Pick out every line that holds the string "materials" and copy it.
· · · ·
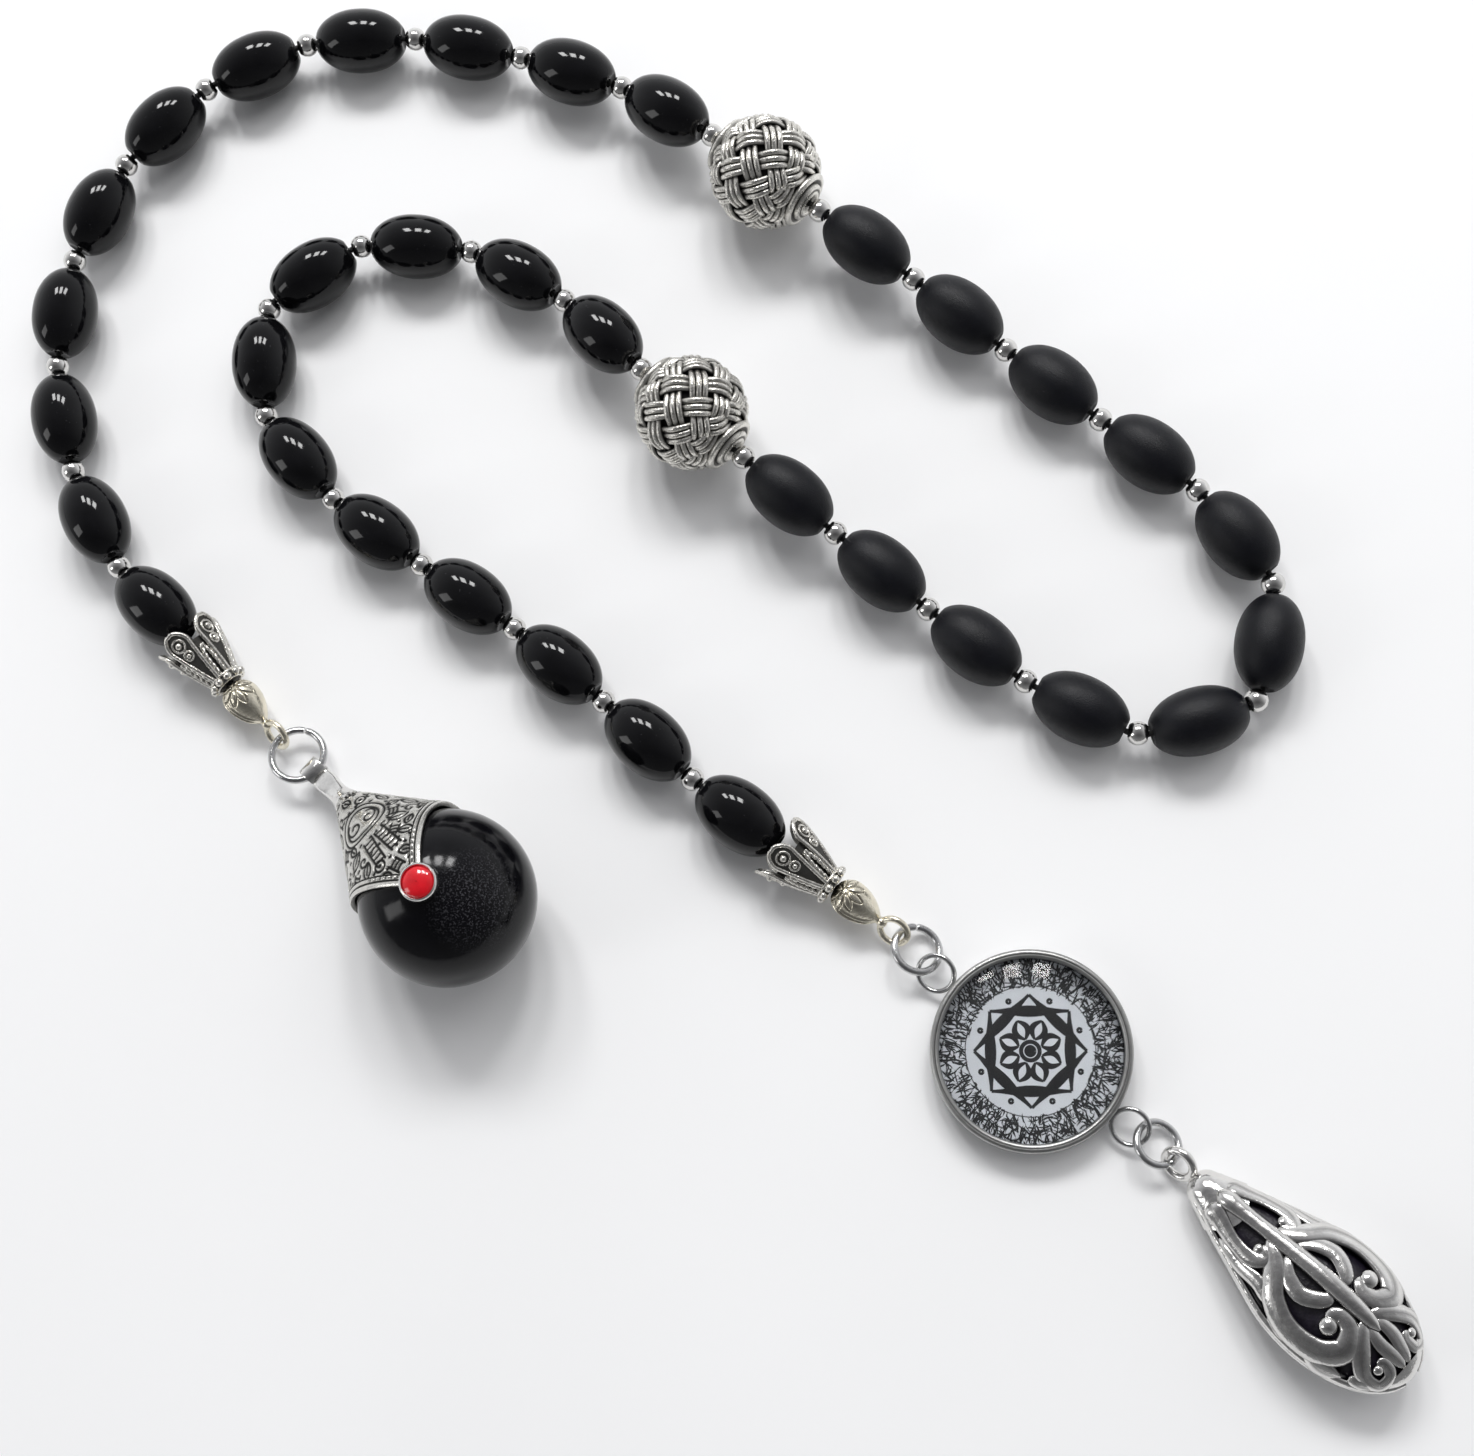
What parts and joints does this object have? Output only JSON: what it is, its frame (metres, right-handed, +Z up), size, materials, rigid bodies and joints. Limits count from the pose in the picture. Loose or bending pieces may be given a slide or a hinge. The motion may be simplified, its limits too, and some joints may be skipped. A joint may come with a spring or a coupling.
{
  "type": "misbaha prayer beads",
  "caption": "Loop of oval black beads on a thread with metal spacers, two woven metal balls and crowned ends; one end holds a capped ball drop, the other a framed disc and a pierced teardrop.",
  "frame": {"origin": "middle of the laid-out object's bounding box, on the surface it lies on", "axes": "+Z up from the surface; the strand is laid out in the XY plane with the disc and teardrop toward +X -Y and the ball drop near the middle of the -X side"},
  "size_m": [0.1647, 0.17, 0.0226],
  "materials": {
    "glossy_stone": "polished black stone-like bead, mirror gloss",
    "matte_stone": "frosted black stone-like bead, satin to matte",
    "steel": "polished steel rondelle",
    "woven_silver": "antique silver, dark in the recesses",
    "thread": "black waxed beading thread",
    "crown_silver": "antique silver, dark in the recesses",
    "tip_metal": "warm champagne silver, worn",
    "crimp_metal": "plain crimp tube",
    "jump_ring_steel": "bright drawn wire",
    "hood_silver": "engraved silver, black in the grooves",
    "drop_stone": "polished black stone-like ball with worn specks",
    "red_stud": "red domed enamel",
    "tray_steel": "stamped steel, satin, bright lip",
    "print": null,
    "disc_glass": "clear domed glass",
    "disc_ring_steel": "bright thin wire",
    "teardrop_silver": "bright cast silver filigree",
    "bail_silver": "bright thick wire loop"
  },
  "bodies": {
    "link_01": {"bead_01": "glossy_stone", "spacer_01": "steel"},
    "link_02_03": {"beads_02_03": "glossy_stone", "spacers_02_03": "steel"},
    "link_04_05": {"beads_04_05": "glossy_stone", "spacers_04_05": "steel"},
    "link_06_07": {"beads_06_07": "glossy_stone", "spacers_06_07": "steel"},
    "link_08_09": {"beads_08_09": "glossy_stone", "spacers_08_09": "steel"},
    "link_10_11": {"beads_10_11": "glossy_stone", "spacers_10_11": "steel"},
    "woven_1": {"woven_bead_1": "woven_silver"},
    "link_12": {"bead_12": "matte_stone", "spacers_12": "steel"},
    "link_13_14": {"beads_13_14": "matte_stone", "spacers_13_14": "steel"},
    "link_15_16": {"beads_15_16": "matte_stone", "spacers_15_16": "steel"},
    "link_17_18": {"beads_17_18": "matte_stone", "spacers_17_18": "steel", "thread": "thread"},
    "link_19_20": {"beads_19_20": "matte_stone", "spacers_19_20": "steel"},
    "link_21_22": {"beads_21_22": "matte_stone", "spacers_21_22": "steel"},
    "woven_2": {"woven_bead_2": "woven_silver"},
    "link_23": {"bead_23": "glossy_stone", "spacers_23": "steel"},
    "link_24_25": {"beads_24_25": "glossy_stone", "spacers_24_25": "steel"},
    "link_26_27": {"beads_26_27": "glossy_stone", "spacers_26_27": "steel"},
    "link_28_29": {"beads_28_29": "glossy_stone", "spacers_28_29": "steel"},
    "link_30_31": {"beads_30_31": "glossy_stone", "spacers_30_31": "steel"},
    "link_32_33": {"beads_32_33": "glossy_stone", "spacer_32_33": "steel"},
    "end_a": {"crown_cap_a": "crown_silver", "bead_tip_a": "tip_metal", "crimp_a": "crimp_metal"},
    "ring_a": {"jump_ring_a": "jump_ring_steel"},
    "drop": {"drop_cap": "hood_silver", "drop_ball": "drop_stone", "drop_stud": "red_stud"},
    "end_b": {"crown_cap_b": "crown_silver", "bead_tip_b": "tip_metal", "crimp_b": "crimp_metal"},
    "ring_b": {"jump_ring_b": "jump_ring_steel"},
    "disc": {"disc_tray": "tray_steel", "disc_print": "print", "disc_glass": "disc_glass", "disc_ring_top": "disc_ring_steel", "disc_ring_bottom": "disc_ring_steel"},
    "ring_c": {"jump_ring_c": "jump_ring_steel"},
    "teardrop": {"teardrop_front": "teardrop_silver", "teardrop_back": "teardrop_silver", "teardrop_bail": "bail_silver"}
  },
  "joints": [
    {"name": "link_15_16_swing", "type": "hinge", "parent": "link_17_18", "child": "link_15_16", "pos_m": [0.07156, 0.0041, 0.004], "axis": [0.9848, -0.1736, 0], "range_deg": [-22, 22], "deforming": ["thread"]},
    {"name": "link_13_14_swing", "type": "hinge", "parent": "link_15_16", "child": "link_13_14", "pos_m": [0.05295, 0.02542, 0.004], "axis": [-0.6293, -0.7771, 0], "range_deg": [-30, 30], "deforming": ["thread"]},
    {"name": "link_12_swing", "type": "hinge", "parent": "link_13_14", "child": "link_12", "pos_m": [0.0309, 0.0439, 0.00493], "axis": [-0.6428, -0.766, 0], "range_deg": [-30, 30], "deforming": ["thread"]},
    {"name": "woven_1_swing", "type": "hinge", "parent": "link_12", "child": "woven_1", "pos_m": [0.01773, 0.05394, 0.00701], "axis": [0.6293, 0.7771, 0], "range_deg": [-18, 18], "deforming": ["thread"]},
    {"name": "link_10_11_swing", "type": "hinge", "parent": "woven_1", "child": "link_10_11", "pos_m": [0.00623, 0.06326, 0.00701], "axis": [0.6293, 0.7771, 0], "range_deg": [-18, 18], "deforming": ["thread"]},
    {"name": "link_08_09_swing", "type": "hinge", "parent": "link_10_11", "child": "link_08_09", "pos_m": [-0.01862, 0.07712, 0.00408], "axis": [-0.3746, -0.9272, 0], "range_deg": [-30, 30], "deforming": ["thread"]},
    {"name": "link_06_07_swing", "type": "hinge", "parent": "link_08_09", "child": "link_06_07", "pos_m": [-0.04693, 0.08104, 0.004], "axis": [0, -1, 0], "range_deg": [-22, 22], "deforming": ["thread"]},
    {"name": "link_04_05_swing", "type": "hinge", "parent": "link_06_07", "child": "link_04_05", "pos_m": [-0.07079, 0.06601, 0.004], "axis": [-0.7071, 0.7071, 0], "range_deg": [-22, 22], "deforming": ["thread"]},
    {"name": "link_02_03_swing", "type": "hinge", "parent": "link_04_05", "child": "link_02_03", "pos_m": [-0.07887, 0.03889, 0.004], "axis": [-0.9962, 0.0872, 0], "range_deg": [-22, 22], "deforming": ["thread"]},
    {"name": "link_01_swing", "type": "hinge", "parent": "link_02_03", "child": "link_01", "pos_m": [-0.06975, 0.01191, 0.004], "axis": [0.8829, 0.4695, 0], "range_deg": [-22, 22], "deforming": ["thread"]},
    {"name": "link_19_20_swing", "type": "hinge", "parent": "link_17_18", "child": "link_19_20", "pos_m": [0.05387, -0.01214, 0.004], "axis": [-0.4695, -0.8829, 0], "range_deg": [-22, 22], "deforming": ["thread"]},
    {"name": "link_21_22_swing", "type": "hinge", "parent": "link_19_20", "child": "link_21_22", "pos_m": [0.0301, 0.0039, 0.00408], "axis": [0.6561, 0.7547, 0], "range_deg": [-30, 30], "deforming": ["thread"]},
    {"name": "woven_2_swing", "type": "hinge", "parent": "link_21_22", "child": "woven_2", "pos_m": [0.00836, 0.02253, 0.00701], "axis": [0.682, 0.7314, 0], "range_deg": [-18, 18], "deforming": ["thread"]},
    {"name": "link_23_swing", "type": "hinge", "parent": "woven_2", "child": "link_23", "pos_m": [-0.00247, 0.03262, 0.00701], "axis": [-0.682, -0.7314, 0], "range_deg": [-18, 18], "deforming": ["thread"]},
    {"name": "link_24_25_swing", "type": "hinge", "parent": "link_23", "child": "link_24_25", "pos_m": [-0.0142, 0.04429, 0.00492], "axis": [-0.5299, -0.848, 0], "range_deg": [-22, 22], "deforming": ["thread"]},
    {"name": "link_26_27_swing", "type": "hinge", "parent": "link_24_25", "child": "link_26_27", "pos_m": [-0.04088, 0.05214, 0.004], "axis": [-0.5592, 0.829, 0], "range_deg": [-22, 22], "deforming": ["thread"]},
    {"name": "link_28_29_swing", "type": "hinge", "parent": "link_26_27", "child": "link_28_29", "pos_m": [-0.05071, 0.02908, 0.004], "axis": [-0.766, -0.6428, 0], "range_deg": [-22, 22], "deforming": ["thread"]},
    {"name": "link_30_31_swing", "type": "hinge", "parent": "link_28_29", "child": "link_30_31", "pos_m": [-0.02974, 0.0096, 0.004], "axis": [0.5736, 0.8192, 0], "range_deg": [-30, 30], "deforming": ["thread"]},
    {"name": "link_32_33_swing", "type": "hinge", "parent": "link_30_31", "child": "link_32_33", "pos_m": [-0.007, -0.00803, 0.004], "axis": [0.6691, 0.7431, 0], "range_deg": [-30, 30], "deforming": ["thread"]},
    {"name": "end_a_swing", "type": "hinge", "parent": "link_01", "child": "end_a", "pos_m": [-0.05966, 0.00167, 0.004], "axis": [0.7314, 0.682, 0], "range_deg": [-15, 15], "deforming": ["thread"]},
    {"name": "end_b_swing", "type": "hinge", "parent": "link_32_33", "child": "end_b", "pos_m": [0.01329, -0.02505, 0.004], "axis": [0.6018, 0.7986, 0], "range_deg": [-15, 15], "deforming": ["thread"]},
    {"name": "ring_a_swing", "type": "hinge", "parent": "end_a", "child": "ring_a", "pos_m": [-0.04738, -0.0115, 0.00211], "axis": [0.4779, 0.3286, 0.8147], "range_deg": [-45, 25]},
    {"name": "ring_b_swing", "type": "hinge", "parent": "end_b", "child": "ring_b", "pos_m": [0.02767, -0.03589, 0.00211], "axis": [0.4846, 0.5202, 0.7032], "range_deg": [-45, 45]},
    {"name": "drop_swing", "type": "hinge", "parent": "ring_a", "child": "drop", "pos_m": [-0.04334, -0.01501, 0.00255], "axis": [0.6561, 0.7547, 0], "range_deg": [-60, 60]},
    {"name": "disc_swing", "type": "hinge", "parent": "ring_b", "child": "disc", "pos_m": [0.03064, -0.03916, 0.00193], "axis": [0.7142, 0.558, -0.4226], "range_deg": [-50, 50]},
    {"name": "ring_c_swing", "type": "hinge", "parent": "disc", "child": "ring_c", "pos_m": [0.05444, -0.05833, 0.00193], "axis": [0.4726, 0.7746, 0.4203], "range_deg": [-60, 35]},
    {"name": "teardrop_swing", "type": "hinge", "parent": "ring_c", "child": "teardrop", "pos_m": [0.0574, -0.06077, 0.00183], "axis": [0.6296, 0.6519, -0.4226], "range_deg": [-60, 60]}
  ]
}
· · · ·
TASK RESULT ->
What parts and joints does this object have? Output only JSON: what it is, its frame (metres, right-handed, +Z up), size, materials, rigid bodies and joints. Limits count from the pose in the picture. Loose or bending pieces may be given a slide or a hinge. The motion may be simplified, its limits too, and some joints may be skipped. A joint may come with a spring or a coupling.
  "materials": {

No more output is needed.